Click here for the download link!


Enjoy!


----------



## purpleferrets3

Thanks!! My favorite Halloween movie of all time!


----------



## jtohm

Thank you for this. I've been searching for this album for years. "Hocus Pocus" is one of my favorite Halloween movies. Love the music.


----------



## LRB Scarecrow

Thanks for sharing this! Feel free to PM me regarding any of these:

http://www.filmmusicsite.com/members.cgi?go=member&meid=10635


----------



## diggerc

Cool beans


----------



## Guest

Yays! I love this movie!! (who doesn't?)


----------



## diggerc

I just wish there where a studio version of Sarah Jessica Parker's song.


----------



## grimpumpkin13

Me too!

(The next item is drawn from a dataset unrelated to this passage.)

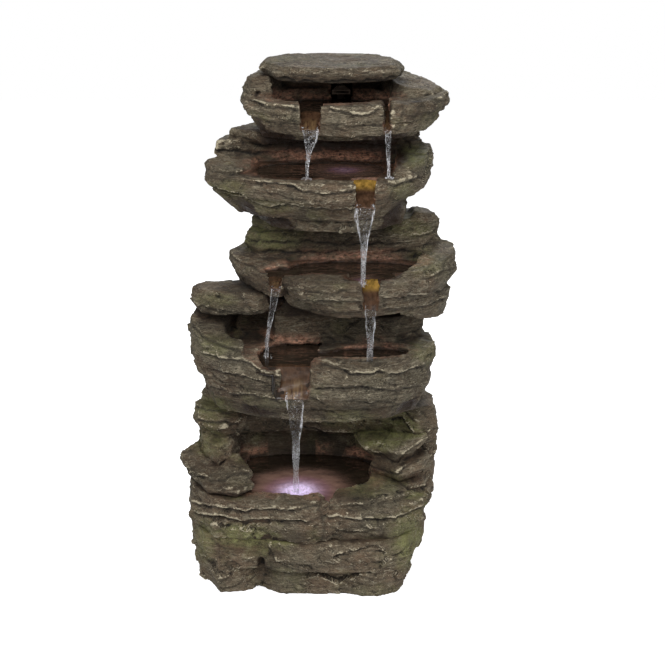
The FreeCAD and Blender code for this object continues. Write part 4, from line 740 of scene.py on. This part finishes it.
class Nodes:
    """A node tree, put together node by node."""

    def __init__(self, tree):
        self.tree = tree

    def add(self, kind, inputs=None, **settings):
        node = self.tree.nodes.new(kind)
        for key, value in settings.items():
            setattr(node, key, value)
        for key, value in (inputs or {}).items():
            self.feed(node.inputs[key], value)
        return node

    def feed(self, socket, value):
        if isinstance(value, bpy.types.NodeSocket):
            self.tree.links.new(value, socket)
        else:
            socket.default_value = value

    def maths(self, kind, first, *others):
        for value in others:
            first = self.add("ShaderNodeMath", {0: first, 1: value}, operation=kind).outputs[0]
        return first

    def times(self, *values):
        return self.maths("MULTIPLY", *values)

    def plus(self, *values):
        return self.maths("ADD", *values)

    def larger(self, *values):
        return self.maths("MAXIMUM", *values)

    def seen_through(self):
        """1 for what the camera sees straight or through water."""
        path = self.add("ShaderNodeLightPath")
        return self.larger(path.outputs["Is Camera Ray"], path.outputs["Is Transmission Ray"])


class Finish(Nodes):
    """A material."""

    def __init__(self, name):
        self.material = bpy.data.materials.new(name)
        self.material.use_nodes = True
        super().__init__(self.material.node_tree)
        self.surface = self.tree.nodes["Principled BSDF"]
        self.place = self.add("ShaderNodeTexCoord").outputs["Object"]

    def set(self, **values):
        for key, value in values.items():
            self.feed(self.surface.inputs[key.replace("_", " ")], value)

    def painted(self, name):
        return self.add("ShaderNodeAttribute", attribute_name=name).outputs["Fac"]

    def grain(self, scale, detail=3.0, roughness=0.6, stretch=(1, 1, 1), distortion=0.0):
        mapped = self.add("ShaderNodeMapping", {"Vector": self.place, "Scale": stretch})
        inputs = {"Vector": mapped.outputs[0], "Scale": scale, "Detail": detail, "Roughness": roughness,
                  "Distortion": distortion}
        return self.add("ShaderNodeTexNoise", inputs).outputs["Fac"]

    def span(self, value, low, high, to_low=0.0, to_high=1.0):
        return self.add("ShaderNodeMapRange", {"Value": value, "From Min": low, "From Max": high,
                                               "To Min": to_low, "To Max": to_high}).outputs[0]

    def vector(self, kind, a, b, output=0):
        return self.add("ShaderNodeVectorMath", {0: a, 1: b}, operation=kind).outputs[output]

    def mix(self, share, a, b, kind="MIX"):
        node = self.add("ShaderNodeMix", data_type="RGBA", blend_type=kind)
        self.feed(node.inputs[0], share)
        for socket, value in ((node.inputs[6], a), (node.inputs[7], b)):
            self.feed(socket, value if isinstance(value, bpy.types.NodeSocket) else (*value, 1.0))
        return node.outputs[2]

    def bump(self, height, strength, distance):
        bumped = self.add("ShaderNodeBump", {"Height": height, "Strength": strength, "Distance": distance})
        self.set(Normal=bumped.outputs[0])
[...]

This is the song we sang as a lullaby to my daughter and she loves it!


----------



## sneakykid

diggerc said:


> I just wish there where a studio version of Sarah Jessica Parker's song.


Amen to that!


----------



## sneakykid

diggerc said:


> I just wish there where a studio version of Sarah Jessica Parker's song.


Amen to that!


----------



## The Real Joker

Awesome, thanks for the link!

I used "Come Little Children" (by Kate the Great ) last year on my Halloween mix CD I burned for Halloween night.
Everyone loved it


----------



## bfright

it's a great background sound effects,


----------



## printersdevil

Thank you! Love it and will use at my annual Be WITCHY party! I would love to have the soundtrack from Practical Magic, but don't know how to look for it.


----------



## Brodahisou

Thank you so much for this. I really appreciate it, Fantastic film with a great soundtrack.


----------



## JustaBunchOfHocusPocus

Thank you for sharing this! I appreciate this so much. Has been my favorite movie since I was a kid. 🎃


----------